AVAILABLE RECORDS.
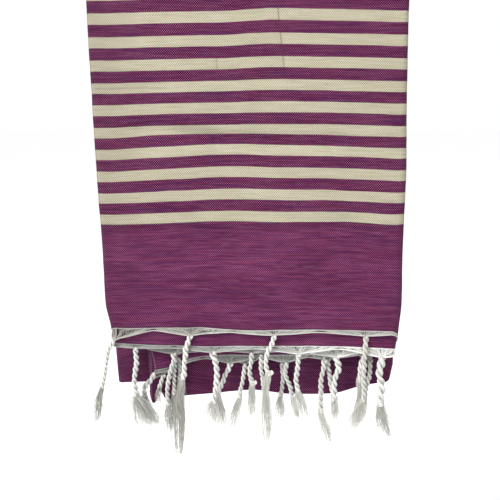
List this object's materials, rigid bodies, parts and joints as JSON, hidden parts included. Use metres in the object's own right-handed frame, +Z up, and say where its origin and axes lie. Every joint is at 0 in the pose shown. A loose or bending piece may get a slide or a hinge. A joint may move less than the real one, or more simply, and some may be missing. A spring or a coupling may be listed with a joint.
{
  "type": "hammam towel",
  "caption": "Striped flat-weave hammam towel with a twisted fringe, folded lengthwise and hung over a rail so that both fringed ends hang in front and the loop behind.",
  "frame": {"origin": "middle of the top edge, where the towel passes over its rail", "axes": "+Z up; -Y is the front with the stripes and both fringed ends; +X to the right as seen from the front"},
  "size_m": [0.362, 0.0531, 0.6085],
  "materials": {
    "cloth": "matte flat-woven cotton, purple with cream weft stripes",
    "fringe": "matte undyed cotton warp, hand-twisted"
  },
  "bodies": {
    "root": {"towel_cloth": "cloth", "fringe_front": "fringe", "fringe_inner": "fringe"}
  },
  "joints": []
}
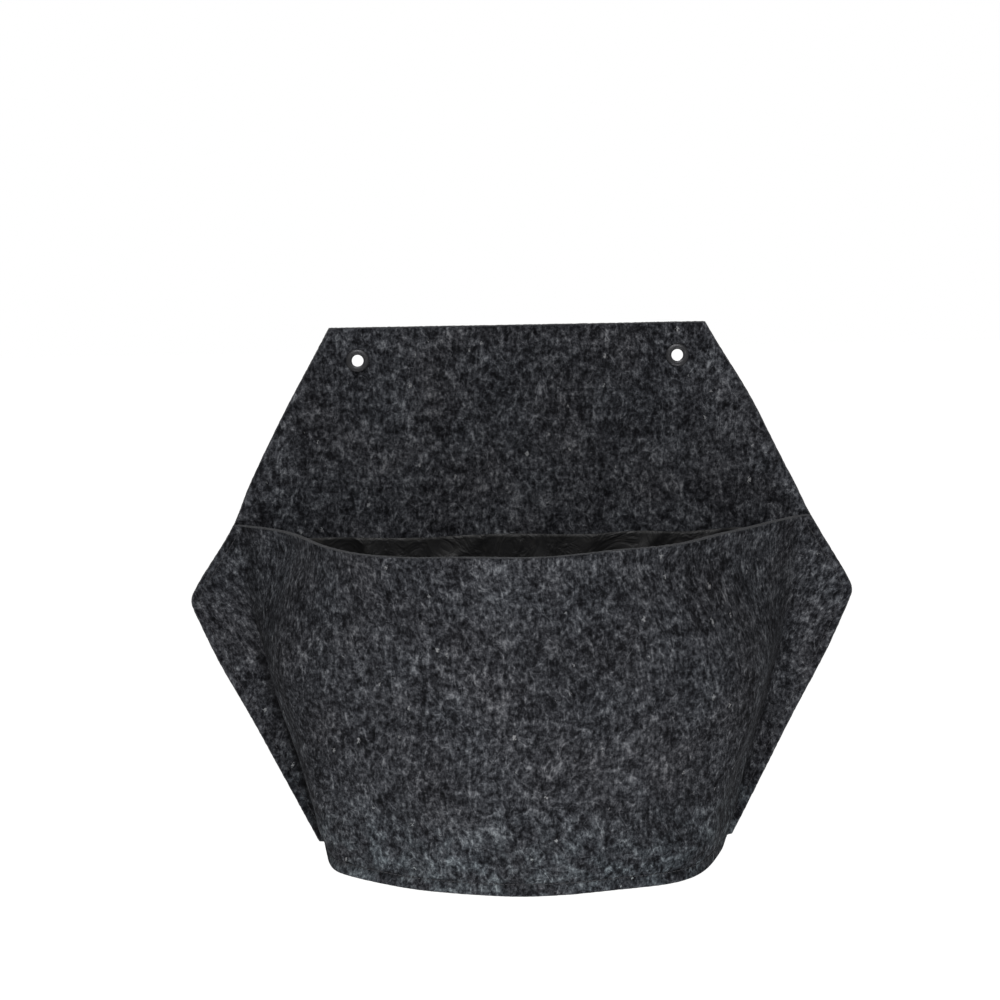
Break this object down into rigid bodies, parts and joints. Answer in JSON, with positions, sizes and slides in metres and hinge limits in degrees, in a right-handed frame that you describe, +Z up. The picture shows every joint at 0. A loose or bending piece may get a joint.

YOUR INSTRUCTIONS. Please output the complete data exactly.

SOLUTION BELOW.
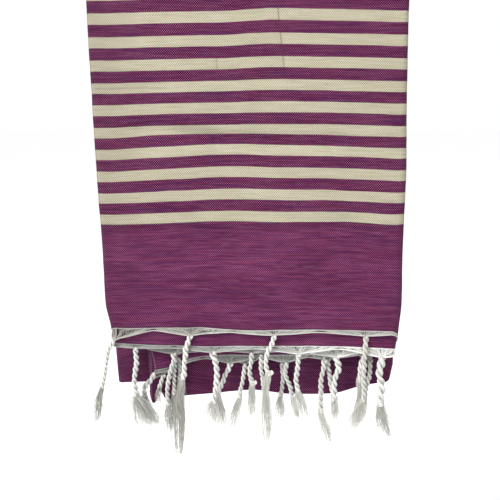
List this object's materials, rigid bodies, parts and joints as JSON, hidden parts included. Use metres in the object's own right-handed frame, +Z up, and say where its origin and axes lie. Every joint is at 0 in the pose shown. A loose or bending piece may get a slide or a hinge. A joint may move less than the real one, or more simply, and some may be missing. A spring or a coupling may be listed with a joint.
{
  "type": "hammam towel",
  "caption": "Striped flat-weave hammam towel with a twisted fringe, folded lengthwise and hung over a rail so that both fringed ends hang in front and the loop behind.",
  "frame": {"origin": "middle of the top edge, where the towel passes over its rail", "axes": "+Z up; -Y is the front with the stripes and both fringed ends; +X to the right as seen from the front"},
  "size_m": [0.362, 0.0531, 0.6085],
  "materials": {
    "cloth": "matte flat-woven cotton, purple with cream weft stripes",
    "fringe": "matte undyed cotton warp, hand-twisted"
  },
  "bodies": {
    "root": {"towel_cloth": "cloth", "fringe_front": "fringe", "fringe_inner": "fringe"}
  },
  "joints": []
}
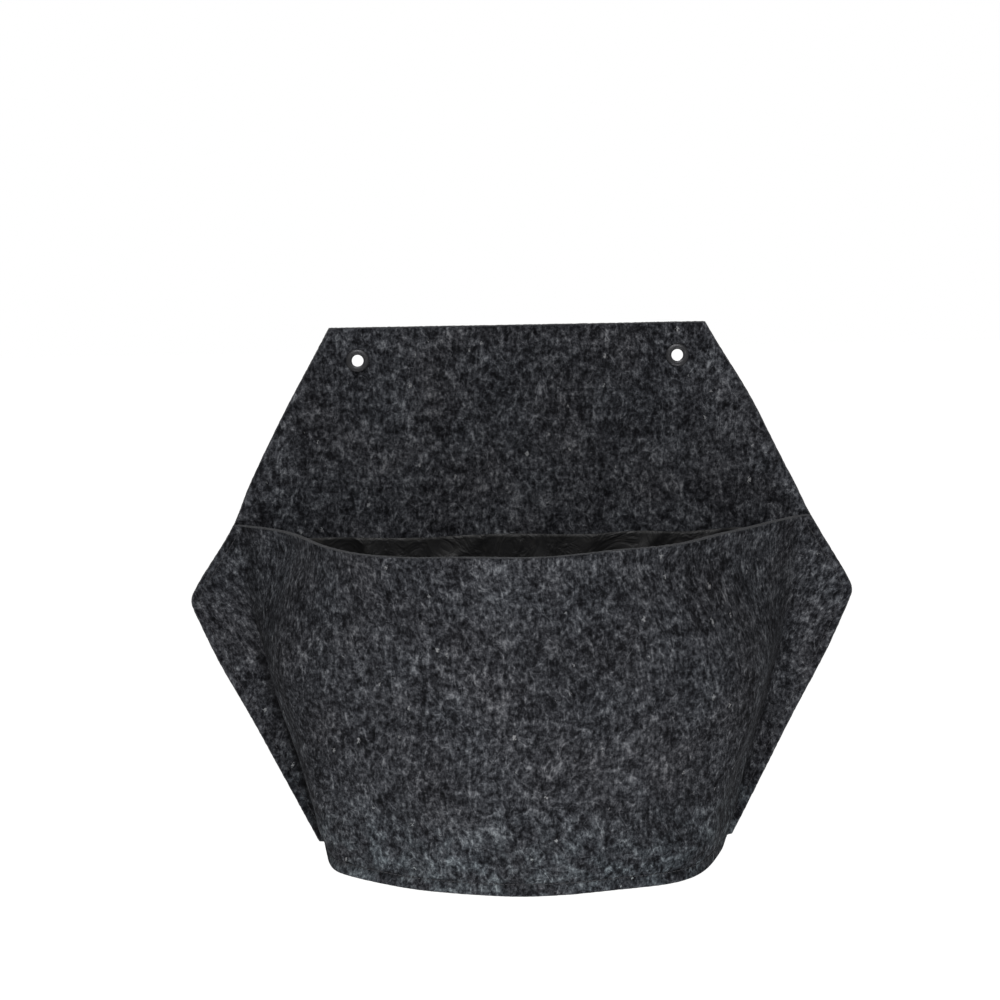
Break this object down into rigid bodies, parts and joints. Answer in JSON, with positions, sizes and slides in metres and hinge limits in degrees, in a right-handed frame that you describe, +Z up. The picture shows every joint at 0. A loose or bending piece may get a joint.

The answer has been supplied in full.